** begin RECORDED INFORMATION **

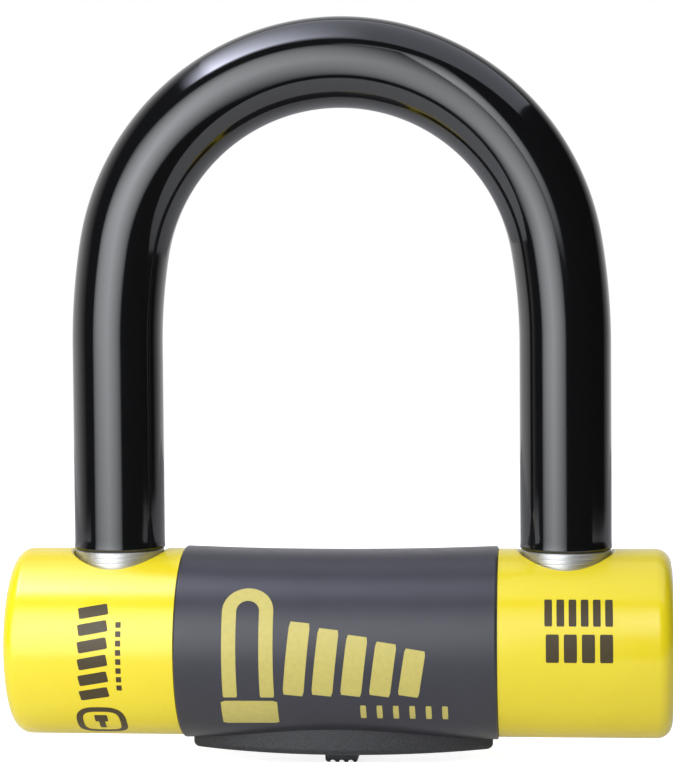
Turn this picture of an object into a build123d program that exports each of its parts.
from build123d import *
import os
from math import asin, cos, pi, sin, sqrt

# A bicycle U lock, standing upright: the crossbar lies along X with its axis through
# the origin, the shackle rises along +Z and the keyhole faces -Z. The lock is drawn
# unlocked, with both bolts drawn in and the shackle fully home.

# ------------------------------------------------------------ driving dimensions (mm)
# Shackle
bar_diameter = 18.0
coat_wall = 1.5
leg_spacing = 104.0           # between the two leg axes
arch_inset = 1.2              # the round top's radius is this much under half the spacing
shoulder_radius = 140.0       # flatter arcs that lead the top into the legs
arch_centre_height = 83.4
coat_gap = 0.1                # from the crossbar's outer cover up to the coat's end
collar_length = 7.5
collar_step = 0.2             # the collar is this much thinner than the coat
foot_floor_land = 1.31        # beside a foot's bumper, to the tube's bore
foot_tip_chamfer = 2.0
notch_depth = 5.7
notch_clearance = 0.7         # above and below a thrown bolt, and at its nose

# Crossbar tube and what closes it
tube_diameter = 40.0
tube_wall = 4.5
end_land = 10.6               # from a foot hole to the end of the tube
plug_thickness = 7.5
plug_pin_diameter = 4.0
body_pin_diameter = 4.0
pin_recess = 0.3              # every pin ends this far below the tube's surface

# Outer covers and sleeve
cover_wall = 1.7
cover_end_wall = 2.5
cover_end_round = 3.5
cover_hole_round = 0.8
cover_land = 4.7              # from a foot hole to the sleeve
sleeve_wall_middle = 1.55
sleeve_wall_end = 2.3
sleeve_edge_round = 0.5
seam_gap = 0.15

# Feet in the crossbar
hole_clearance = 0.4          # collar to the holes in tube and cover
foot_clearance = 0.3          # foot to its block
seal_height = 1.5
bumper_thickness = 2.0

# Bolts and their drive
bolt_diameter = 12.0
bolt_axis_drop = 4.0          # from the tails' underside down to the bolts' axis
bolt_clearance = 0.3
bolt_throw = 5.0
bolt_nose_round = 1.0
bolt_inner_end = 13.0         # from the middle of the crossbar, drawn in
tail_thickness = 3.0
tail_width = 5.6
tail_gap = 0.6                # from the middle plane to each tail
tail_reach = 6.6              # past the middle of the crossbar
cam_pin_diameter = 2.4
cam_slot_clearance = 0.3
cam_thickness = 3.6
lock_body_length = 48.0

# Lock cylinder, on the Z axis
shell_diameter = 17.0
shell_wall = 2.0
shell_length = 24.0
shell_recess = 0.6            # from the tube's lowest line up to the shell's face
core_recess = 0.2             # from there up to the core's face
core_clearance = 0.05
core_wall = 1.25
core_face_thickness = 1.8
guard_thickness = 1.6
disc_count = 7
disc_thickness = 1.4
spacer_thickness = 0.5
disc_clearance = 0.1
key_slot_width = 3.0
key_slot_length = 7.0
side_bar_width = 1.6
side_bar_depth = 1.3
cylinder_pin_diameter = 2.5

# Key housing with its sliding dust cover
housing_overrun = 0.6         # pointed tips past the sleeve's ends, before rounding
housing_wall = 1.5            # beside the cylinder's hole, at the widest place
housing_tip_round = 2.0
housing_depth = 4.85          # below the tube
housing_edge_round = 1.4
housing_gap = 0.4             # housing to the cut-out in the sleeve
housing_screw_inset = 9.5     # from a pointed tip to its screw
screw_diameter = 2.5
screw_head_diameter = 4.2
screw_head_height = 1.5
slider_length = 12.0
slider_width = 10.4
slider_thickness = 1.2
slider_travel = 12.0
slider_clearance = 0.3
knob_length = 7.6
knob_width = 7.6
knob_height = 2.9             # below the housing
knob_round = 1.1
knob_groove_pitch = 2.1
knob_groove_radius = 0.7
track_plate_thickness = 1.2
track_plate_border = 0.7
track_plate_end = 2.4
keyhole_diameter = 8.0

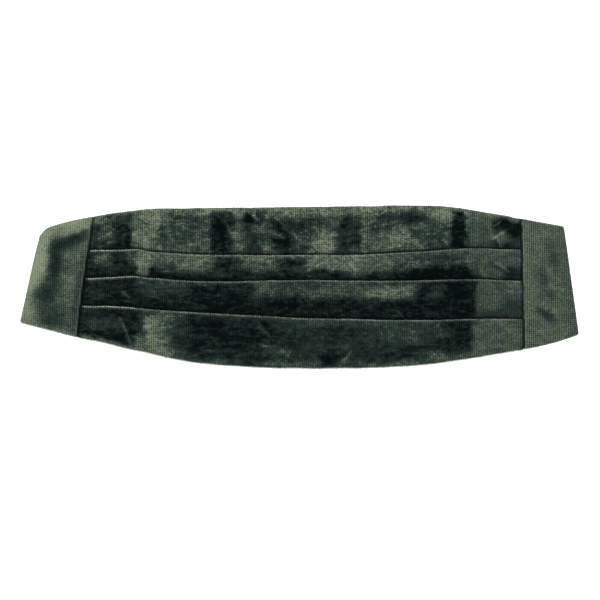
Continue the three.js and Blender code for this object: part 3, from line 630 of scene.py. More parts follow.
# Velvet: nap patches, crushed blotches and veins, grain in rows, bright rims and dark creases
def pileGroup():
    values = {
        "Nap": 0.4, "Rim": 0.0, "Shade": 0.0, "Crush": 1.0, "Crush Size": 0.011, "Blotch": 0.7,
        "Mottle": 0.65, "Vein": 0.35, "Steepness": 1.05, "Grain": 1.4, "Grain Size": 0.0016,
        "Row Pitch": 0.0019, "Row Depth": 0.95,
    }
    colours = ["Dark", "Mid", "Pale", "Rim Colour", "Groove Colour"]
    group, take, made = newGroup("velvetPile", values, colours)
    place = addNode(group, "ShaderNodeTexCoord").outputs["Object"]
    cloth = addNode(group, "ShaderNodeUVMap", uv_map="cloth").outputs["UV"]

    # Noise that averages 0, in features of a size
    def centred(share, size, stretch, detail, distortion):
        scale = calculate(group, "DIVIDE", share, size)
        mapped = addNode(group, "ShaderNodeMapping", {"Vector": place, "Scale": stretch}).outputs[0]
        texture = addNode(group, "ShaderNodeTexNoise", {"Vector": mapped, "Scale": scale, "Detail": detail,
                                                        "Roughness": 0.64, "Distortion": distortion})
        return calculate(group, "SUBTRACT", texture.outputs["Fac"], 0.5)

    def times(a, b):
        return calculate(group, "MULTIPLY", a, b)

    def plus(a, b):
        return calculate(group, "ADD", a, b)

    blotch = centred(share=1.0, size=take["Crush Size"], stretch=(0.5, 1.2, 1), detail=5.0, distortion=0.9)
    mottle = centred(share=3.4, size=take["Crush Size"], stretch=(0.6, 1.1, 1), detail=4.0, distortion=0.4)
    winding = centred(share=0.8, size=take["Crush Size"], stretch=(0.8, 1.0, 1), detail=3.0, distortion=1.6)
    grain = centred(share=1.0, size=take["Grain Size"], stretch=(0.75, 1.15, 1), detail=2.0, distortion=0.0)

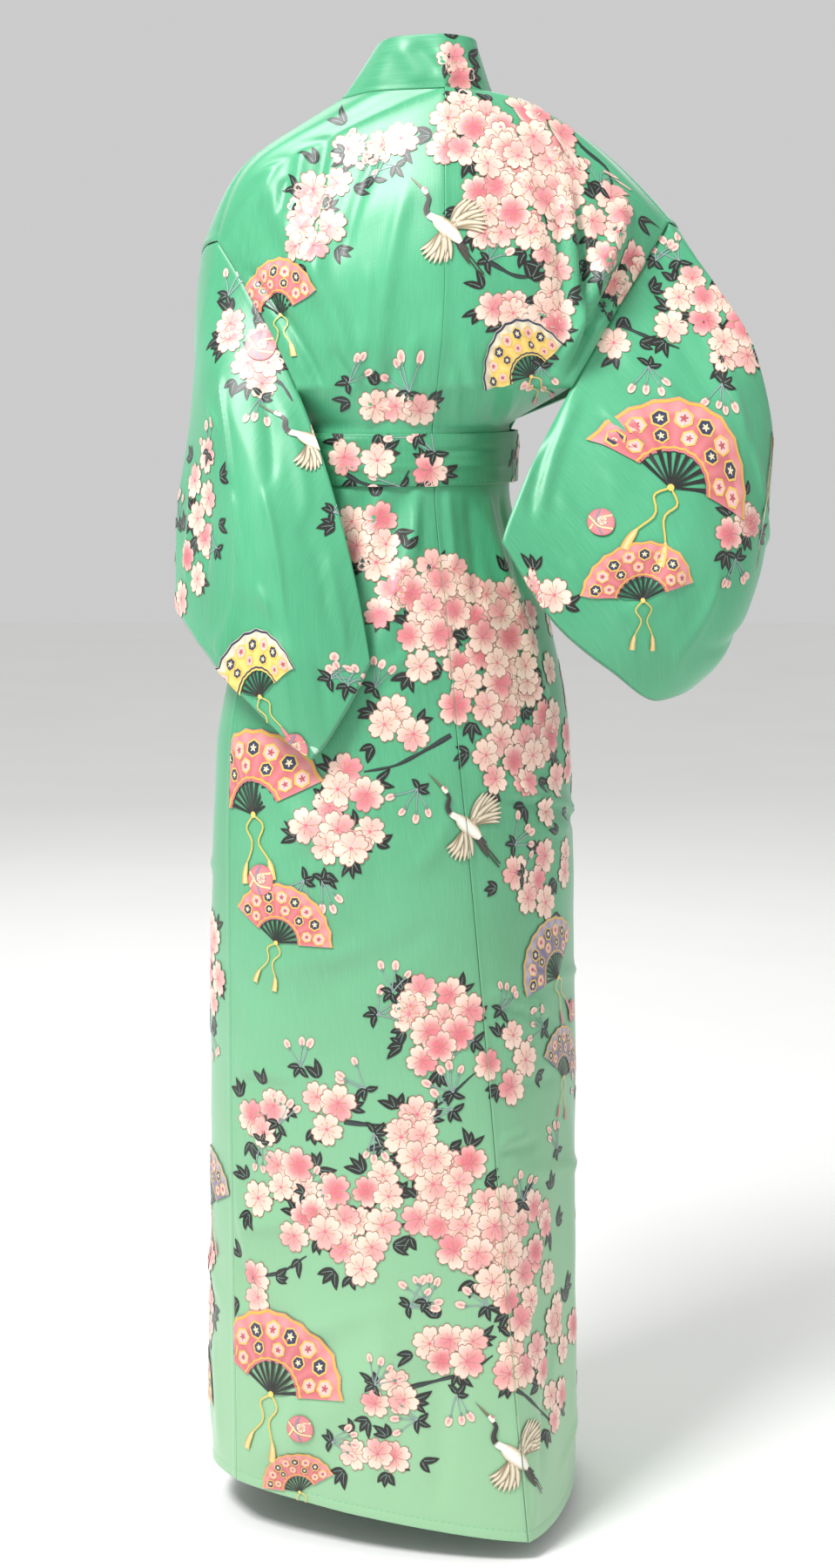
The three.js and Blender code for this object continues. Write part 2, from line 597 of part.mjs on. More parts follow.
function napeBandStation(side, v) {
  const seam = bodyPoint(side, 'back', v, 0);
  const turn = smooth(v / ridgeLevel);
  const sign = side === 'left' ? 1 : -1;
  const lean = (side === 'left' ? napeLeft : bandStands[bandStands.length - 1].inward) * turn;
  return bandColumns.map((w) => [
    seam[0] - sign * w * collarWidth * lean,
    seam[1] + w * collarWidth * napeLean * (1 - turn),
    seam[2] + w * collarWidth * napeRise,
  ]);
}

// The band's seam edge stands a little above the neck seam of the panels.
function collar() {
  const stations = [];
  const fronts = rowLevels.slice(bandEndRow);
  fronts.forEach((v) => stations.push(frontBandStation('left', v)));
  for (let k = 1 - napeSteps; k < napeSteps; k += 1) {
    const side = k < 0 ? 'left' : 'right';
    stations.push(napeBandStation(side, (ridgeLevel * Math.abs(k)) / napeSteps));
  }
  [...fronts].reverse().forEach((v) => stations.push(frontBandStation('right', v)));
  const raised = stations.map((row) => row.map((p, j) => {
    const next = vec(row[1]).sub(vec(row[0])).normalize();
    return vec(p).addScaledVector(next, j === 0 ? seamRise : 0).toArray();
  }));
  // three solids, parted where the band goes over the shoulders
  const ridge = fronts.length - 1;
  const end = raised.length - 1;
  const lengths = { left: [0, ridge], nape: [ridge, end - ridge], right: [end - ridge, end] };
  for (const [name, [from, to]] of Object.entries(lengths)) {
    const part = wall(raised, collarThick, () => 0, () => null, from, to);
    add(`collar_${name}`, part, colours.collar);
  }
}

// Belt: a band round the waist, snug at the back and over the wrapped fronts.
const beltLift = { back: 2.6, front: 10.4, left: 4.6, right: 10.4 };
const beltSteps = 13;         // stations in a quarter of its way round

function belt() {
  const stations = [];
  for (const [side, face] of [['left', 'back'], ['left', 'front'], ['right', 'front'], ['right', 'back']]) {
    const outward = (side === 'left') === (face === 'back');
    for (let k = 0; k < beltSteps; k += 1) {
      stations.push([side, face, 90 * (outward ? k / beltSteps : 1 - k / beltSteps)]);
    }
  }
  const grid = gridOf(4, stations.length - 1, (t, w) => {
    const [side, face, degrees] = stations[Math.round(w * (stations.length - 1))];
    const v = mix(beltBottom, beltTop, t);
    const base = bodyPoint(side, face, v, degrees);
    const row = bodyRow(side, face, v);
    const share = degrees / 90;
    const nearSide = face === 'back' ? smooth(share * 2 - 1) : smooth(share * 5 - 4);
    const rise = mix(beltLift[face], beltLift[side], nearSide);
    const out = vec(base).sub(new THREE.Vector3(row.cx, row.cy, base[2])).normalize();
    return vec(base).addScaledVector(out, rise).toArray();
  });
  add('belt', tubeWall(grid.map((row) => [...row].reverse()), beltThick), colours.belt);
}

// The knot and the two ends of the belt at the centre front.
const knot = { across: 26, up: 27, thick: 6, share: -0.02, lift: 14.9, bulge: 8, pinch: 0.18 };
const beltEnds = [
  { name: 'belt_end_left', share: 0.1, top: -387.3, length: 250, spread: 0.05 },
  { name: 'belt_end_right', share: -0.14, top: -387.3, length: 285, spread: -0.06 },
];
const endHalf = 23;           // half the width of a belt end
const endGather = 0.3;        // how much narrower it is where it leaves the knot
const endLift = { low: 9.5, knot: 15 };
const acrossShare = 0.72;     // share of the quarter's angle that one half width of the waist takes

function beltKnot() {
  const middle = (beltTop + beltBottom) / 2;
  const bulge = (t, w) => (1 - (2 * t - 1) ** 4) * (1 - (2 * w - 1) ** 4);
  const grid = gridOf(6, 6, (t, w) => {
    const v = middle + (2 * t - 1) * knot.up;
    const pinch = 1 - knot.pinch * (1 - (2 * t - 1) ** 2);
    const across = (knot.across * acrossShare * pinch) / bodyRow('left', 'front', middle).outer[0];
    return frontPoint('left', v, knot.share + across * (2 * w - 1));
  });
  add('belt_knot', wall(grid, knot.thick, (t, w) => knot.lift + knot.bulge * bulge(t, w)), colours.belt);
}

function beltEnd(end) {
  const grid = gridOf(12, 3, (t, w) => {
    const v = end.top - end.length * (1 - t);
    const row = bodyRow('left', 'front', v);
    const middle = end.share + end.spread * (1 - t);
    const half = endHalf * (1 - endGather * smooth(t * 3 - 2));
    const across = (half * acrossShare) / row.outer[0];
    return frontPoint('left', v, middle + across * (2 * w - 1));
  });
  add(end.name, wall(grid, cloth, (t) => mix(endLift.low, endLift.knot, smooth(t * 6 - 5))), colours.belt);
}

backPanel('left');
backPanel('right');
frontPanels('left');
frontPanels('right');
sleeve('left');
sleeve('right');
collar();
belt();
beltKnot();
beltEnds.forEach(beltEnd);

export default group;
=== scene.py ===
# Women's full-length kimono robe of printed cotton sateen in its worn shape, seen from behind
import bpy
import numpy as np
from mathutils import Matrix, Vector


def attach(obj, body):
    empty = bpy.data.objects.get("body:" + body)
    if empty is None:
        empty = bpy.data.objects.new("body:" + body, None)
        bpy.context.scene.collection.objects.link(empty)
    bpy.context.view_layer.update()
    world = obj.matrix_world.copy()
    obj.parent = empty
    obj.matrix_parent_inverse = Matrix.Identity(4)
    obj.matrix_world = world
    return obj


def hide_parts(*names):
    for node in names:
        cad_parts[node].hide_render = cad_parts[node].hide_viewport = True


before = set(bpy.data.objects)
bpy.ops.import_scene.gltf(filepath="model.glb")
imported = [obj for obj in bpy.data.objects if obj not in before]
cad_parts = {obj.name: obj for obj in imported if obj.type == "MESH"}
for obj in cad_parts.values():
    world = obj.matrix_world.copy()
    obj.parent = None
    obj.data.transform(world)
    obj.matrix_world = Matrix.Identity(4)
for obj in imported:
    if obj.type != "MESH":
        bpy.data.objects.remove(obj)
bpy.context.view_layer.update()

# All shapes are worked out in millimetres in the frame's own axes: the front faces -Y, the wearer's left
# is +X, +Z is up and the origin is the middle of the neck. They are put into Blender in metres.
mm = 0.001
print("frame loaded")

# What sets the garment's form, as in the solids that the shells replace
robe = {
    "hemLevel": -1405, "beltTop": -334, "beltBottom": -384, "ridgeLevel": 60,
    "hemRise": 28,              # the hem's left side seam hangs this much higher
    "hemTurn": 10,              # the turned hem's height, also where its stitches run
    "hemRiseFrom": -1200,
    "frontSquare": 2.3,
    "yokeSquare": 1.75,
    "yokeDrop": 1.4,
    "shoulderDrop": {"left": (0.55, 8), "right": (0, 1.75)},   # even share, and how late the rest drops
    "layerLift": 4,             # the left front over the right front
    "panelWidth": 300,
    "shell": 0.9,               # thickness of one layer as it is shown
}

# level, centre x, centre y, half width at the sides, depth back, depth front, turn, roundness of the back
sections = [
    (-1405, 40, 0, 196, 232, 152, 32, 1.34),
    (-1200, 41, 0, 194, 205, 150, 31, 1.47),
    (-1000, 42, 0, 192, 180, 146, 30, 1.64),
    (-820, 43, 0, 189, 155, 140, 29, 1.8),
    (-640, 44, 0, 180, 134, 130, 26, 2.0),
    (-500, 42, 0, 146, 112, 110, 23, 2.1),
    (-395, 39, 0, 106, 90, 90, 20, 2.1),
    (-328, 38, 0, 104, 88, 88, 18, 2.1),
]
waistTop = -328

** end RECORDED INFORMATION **

> **STATED EXERCISE**: Extract the span of lines that starts with the line containing "backPanel('left');" and ends with the line containing "for node in". Keep it exact and add nothing.

> **EXPECTED ANSWER**:
backPanel('left');
backPanel('right');
frontPanels('left');
frontPanels('right');
sleeve('left');
sleeve('right');
collar();
belt();
beltKnot();
beltEnds.forEach(beltEnd);

export default group;
=== scene.py ===
# Women's full-length kimono robe of printed cotton sateen in its worn shape, seen from behind
import bpy
import numpy as np
from mathutils import Matrix, Vector


def attach(obj, body):
    empty = bpy.data.objects.get("body:" + body)
    if empty is None:
        empty = bpy.data.objects.new("body:" + body, None)
        bpy.context.scene.collection.objects.link(empty)
    bpy.context.view_layer.update()
    world = obj.matrix_world.copy()
    obj.parent = empty
    obj.matrix_parent_inverse = Matrix.Identity(4)
    obj.matrix_world = world
    return obj


def hide_parts(*names):
    for node in names:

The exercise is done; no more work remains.